Only the lines from the one with "frame_front();" through the one with "cad_parts[obj.name] = obj" are to be restated, word for word, with both of them included.

/---

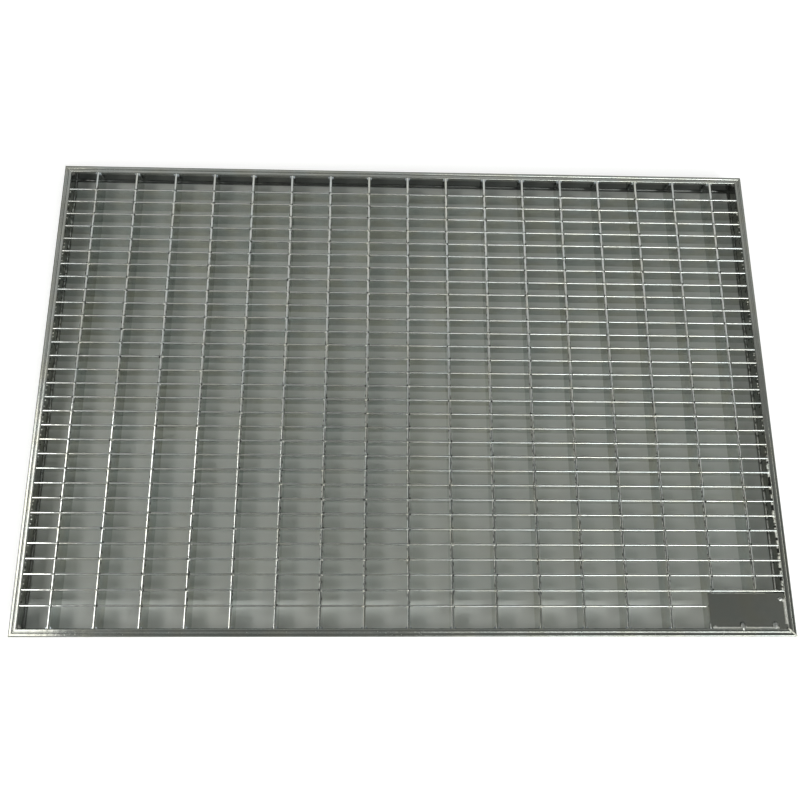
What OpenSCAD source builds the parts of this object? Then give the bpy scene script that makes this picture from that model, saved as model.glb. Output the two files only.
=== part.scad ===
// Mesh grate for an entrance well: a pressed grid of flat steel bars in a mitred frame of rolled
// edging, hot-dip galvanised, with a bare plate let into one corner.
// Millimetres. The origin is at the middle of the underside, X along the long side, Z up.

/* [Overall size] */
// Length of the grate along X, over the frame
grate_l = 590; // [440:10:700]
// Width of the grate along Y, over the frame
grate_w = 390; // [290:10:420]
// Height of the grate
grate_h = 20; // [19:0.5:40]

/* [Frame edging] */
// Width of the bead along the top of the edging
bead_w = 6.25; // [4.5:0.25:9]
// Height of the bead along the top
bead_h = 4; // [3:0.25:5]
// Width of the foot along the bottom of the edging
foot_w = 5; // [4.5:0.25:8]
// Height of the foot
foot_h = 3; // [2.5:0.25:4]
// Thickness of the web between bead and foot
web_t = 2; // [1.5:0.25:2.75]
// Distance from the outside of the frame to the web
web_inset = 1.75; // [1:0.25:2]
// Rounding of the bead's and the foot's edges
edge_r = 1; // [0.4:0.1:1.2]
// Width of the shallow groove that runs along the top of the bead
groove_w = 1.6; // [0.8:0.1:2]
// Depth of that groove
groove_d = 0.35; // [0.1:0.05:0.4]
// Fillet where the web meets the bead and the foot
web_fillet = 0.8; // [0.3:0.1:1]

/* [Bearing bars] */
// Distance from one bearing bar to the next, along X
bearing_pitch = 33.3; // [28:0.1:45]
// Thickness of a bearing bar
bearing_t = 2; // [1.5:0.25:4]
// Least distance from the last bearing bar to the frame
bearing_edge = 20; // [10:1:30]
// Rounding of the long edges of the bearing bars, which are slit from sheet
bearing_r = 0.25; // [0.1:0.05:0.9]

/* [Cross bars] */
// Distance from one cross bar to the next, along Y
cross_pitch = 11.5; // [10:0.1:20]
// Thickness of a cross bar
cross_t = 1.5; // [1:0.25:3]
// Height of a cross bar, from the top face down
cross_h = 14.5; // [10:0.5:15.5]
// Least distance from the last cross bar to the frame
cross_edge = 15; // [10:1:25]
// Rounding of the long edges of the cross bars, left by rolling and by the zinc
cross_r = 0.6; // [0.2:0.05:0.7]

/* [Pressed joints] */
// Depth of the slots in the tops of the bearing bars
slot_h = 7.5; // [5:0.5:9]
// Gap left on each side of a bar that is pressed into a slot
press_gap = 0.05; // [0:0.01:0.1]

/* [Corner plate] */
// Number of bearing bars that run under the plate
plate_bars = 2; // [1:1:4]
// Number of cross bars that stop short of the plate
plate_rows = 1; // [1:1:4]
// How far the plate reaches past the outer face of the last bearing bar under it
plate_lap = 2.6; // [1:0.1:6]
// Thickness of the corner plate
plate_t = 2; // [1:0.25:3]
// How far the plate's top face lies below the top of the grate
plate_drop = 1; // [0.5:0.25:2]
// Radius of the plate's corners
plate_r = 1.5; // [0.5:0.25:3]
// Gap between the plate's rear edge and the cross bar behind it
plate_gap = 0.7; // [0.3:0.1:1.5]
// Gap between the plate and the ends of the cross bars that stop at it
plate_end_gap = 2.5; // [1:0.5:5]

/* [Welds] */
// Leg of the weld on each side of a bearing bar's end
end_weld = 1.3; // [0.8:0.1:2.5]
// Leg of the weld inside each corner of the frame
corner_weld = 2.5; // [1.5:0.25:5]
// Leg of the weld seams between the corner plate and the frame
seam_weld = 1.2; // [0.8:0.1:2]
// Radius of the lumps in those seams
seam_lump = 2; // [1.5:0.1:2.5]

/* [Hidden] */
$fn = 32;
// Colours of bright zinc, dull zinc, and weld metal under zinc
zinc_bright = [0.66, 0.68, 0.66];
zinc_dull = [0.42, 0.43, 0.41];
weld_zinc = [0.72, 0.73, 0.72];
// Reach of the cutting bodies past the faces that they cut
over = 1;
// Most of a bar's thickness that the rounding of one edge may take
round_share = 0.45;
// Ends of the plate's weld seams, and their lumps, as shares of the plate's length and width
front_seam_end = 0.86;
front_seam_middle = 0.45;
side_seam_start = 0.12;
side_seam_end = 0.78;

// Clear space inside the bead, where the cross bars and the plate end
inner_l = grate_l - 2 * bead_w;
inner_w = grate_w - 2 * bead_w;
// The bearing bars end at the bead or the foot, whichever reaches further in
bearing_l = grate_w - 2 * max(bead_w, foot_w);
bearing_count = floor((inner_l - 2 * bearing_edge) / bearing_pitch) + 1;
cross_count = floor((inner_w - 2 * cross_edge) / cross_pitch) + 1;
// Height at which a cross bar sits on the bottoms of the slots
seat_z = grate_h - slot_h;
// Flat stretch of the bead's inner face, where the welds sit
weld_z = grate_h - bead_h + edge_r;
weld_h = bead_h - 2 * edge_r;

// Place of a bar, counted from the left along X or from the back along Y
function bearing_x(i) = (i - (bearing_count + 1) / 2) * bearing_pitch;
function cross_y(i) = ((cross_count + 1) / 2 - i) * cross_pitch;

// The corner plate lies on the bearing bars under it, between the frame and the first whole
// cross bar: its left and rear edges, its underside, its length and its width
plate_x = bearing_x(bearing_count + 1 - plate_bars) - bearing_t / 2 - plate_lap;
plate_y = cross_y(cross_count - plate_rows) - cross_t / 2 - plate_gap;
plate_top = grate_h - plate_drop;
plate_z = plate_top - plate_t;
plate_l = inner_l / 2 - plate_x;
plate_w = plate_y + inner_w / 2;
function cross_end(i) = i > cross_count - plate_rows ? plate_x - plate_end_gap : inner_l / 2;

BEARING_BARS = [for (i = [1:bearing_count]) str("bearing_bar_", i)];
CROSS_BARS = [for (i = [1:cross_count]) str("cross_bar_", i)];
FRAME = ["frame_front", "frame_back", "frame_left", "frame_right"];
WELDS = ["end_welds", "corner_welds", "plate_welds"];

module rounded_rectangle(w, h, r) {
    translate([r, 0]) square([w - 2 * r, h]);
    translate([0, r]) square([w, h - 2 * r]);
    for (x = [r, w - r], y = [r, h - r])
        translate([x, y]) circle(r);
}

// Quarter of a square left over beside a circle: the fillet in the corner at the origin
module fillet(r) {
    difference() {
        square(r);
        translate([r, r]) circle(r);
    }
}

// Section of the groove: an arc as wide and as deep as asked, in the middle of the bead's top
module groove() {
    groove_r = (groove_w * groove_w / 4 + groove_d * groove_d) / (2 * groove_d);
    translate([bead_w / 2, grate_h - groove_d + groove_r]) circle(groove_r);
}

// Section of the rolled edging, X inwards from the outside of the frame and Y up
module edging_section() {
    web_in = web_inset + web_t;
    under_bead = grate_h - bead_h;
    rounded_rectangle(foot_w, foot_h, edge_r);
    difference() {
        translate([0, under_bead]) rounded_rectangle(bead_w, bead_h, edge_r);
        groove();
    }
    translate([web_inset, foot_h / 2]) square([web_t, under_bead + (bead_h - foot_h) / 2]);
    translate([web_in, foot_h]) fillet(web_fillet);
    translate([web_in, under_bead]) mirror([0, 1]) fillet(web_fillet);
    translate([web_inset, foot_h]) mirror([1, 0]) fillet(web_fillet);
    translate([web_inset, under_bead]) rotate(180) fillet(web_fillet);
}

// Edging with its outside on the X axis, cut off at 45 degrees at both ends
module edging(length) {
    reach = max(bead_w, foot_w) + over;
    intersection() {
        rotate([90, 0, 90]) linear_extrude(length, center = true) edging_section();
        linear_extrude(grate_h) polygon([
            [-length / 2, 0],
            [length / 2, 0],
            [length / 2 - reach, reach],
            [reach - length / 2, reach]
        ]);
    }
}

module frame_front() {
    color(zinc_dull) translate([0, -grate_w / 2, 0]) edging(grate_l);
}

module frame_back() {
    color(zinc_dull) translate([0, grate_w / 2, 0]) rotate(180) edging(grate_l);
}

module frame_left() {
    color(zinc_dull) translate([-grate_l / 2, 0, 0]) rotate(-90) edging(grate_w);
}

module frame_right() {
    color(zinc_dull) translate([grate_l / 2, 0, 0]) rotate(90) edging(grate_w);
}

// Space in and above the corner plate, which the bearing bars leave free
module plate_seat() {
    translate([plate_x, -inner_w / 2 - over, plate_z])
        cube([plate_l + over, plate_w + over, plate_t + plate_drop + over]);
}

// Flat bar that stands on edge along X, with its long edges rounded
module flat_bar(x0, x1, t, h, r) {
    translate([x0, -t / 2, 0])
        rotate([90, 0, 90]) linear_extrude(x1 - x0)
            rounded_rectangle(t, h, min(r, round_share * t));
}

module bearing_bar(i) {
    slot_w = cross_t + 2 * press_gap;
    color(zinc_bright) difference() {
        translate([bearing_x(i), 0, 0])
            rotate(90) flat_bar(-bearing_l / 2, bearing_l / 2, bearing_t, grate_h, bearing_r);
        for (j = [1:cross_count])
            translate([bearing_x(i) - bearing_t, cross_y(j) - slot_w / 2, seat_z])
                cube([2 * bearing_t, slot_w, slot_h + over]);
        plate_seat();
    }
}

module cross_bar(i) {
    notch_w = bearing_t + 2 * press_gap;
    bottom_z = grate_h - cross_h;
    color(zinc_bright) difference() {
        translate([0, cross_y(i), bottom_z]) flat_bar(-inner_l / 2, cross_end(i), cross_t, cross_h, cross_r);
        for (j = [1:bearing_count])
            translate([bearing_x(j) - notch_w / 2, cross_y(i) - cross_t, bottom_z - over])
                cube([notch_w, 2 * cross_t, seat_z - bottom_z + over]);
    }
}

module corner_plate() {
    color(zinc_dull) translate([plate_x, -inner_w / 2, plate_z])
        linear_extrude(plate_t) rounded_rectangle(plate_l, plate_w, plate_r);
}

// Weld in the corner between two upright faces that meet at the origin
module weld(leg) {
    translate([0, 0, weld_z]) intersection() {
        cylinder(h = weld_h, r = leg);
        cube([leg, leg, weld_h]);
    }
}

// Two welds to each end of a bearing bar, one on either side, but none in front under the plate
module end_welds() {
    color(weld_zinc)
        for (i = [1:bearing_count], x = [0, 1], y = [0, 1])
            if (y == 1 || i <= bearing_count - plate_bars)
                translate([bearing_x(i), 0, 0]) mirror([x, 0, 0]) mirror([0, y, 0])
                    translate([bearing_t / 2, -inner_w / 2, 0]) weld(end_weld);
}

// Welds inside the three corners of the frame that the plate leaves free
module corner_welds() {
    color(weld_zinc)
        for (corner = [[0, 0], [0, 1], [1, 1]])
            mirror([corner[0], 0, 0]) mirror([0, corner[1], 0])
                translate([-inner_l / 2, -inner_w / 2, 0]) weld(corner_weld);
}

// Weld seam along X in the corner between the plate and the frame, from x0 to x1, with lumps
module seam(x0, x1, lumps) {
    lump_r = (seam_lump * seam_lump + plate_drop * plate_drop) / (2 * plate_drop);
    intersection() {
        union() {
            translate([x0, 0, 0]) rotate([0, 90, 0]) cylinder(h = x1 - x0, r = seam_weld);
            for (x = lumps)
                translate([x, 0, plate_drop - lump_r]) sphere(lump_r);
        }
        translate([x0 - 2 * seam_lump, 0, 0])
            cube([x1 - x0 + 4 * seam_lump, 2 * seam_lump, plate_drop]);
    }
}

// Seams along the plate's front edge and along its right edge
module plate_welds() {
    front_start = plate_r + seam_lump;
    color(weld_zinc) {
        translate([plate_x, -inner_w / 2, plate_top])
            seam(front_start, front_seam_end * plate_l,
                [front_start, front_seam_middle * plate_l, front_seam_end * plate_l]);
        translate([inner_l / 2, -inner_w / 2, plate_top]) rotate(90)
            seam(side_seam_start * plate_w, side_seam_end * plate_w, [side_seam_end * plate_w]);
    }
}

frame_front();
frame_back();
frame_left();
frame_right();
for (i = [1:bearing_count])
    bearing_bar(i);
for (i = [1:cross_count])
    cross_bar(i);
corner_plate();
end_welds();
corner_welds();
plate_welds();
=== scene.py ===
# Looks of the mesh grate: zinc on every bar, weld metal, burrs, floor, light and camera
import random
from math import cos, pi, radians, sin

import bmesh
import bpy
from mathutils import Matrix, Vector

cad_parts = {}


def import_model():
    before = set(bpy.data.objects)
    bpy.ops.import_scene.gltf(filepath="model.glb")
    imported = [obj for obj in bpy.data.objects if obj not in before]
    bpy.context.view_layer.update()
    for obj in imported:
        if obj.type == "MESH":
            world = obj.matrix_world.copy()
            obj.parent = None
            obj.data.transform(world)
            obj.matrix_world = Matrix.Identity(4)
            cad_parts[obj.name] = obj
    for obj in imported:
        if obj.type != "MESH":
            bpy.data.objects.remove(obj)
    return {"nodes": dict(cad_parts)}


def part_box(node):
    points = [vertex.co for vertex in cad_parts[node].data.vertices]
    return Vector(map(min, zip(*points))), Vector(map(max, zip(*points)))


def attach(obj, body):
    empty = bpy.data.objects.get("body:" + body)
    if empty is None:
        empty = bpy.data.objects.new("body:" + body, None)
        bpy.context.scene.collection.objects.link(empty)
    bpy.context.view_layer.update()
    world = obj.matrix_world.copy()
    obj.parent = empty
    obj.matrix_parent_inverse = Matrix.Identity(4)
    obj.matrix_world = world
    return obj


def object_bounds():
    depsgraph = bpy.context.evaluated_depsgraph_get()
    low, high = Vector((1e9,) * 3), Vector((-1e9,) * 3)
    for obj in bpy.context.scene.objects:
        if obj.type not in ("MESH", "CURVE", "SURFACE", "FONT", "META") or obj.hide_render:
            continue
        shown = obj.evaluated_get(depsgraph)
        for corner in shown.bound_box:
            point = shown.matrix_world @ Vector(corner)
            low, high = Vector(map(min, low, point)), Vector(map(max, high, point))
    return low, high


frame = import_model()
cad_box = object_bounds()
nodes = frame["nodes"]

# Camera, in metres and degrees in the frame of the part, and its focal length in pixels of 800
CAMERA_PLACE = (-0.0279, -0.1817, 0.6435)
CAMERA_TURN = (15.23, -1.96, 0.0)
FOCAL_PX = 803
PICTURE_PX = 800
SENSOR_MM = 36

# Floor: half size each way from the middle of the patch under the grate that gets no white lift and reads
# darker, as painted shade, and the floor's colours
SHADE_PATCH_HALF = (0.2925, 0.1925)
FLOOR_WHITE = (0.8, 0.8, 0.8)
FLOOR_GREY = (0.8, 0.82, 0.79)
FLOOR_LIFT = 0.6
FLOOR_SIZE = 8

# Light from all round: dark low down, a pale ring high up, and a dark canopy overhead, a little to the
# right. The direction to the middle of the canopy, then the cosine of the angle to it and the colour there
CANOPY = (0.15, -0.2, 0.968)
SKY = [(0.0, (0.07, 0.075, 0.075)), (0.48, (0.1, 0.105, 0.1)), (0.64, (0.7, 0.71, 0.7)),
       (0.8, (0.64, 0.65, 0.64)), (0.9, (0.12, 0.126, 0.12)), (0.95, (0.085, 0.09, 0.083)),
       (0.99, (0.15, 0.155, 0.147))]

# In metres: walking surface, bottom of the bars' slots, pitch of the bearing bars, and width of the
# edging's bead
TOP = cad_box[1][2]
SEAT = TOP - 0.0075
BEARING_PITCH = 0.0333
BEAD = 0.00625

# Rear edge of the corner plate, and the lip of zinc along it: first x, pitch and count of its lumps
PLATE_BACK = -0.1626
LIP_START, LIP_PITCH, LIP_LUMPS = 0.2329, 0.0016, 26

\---

Reply to the exercise:
frame_front();
frame_back();
frame_left();
frame_right();
for (i = [1:bearing_count])
    bearing_bar(i);
for (i = [1:cross_count])
    cross_bar(i);
corner_plate();
end_welds();
corner_welds();
plate_welds();
=== scene.py ===
# Looks of the mesh grate: zinc on every bar, weld metal, burrs, floor, light and camera
import random
from math import cos, pi, radians, sin

import bmesh
import bpy
from mathutils import Matrix, Vector

cad_parts = {}


def import_model():
    before = set(bpy.data.objects)
    bpy.ops.import_scene.gltf(filepath="model.glb")
    imported = [obj for obj in bpy.data.objects if obj not in before]
    bpy.context.view_layer.update()
    for obj in imported:
        if obj.type == "MESH":
            world = obj.matrix_world.copy()
            obj.parent = None
            obj.data.transform(world)
            obj.matrix_world = Matrix.Identity(4)
            cad_parts[obj.name] = obj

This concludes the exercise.